● **Instruction**
Please repeat all of the lines that follow, exactly as written.
* BEGIN *
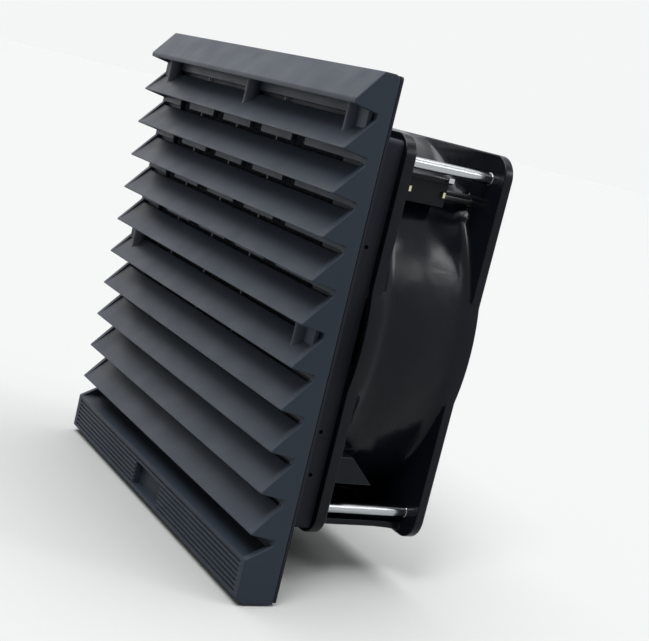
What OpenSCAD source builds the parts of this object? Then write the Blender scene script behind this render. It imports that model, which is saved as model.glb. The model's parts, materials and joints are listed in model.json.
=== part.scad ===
// Cabinet filter fan: louvred cover, base frame, filter mat and a compact axial fan.
// X runs to the right seen from outside, Y into the cabinet, Z up.
// The origin is the centre of the face that lies on the cabinet panel.

/* [Fan] */
// Side of the fan's square flanges, from which all widths follow
fan_w = 120; // [118:0.5:122]
// Depth of the fan
fan_depth = 38; // [36:0.5:40]
// Corner radius of the flanges
fan_corner_r = 7; // [5:0.5:7.5]
// Thickness of the front flange
front_flange_t = 3.6; // [3:0.1:4.2]
// Thickness of the rear flange
rear_flange_t = 3; // [2.6:0.1:3.6]
// Distance from the flanges' edges to the screw holes' centres
screw_inset = 7.5; // [7.2:0.1:7.8]
// Distance from the flanges' edges to the bore
bore_margin = 1.7; // [1.5:0.1:2.2]
// Wall of the duct at its parting ridge
duct_wall = 2.9; // [2.5:0.1:3]
// Rise of the flanges over the duct at the middle of the two sides
bulge_rise = 0.6; // [0.2:0.1:0.9]
// Draft of the duct's outside from its middle to an end
duct_draft = 0.8; // [0.4:0.1:1]
// Number of struts that carry the motor
strut_count = 4; // [4:1:4]
// Width of a strut
strut_w = 6; // [5:0.5:7]
// Depth of a strut
strut_t = 4; // [3.5:0.1:4.4]

/* [Cover] */
// Width of the cover outside the panel cut-out's collar, on each side
cover_border = 12.45; // [12:0.05:16]
// Distance from the panel to the front edges of the louvres
cover_depth = 12.8; // [12.2:0.1:15]
// Thickness of the side plates and skirts
cover_wall = 2; // [1.6:0.1:2.4]
// Number of louvre blades under the hood
blade_count = 10; // [8:1:11]
// Thickness of a blade's top plate
blade_t = 1.6; // [1.2:0.1:2]
// Height of the slit between a lip's lower edge and the next blade
slit_h = 1.2; // [1:0.1:1.8]
// Thickness of the upright lip that hangs from the rear edge of a blade
lip_t = 0.9; // [0.8:0.1:1.4]
// Distance from a blade's front edge down to the lower edge of its lip
lip_drop = 2.6; // [2.2:0.1:3]
// Drop of a side tooth's underside from its tip to the lip
tooth_under = 1.3; // [1:0.1:1.8]
// Drop from a side tooth's tip to the valley behind it
tooth_drop = 2.9; // [2.7:0.1:3.4]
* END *
● **Exercise answer**
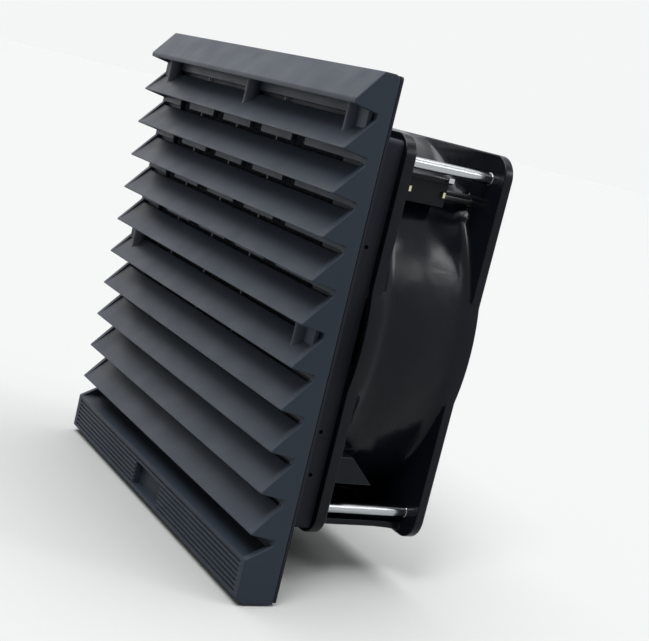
What OpenSCAD source builds the parts of this object? Then write the Blender scene script behind this render. It imports that model, which is saved as model.glb. The model's parts, materials and joints are listed in model.json.
=== part.scad ===
// Cabinet filter fan: louvred cover, base frame, filter mat and a compact axial fan.
// X runs to the right seen from outside, Y into the cabinet, Z up.
// The origin is the centre of the face that lies on the cabinet panel.

/* [Fan] */
// Side of the fan's square flanges, from which all widths follow
fan_w = 120; // [118:0.5:122]
// Depth of the fan
fan_depth = 38; // [36:0.5:40]
// Corner radius of the flanges
fan_corner_r = 7; // [5:0.5:7.5]
// Thickness of the front flange
front_flange_t = 3.6; // [3:0.1:4.2]
// Thickness of the rear flange
rear_flange_t = 3; // [2.6:0.1:3.6]
// Distance from the flanges' edges to the screw holes' centres
screw_inset = 7.5; // [7.2:0.1:7.8]
// Distance from the flanges' edges to the bore
bore_margin = 1.7; // [1.5:0.1:2.2]
// Wall of the duct at its parting ridge
duct_wall = 2.9; // [2.5:0.1:3]
// Rise of the flanges over the duct at the middle of the two sides
bulge_rise = 0.6; // [0.2:0.1:0.9]
// Draft of the duct's outside from its middle to an end
duct_draft = 0.8; // [0.4:0.1:1]
// Number of struts that carry the motor
strut_count = 4; // [4:1:4]
// Width of a strut
strut_w = 6; // [5:0.5:7]
// Depth of a strut
strut_t = 4; // [3.5:0.1:4.4]

/* [Cover] */
// Width of the cover outside the panel cut-out's collar, on each side
cover_border = 12.45; // [12:0.05:16]
// Distance from the panel to the front edges of the louvres
cover_depth = 12.8; // [12.2:0.1:15]
// Thickness of the side plates and skirts
cover_wall = 2; // [1.6:0.1:2.4]
// Number of louvre blades under the hood
blade_count = 10; // [8:1:11]
// Thickness of a blade's top plate
blade_t = 1.6; // [1.2:0.1:2]
// Height of the slit between a lip's lower edge and the next blade
slit_h = 1.2; // [1:0.1:1.8]
// Thickness of the upright lip that hangs from the rear edge of a blade
lip_t = 0.9; // [0.8:0.1:1.4]
// Distance from a blade's front edge down to the lower edge of its lip
lip_drop = 2.6; // [2.2:0.1:3]
// Drop of a side tooth's underside from its tip to the lip
tooth_under = 1.3; // [1:0.1:1.8]
// Drop from a side tooth's tip to the valley behind it
tooth_drop = 2.9; // [2.7:0.1:3.4]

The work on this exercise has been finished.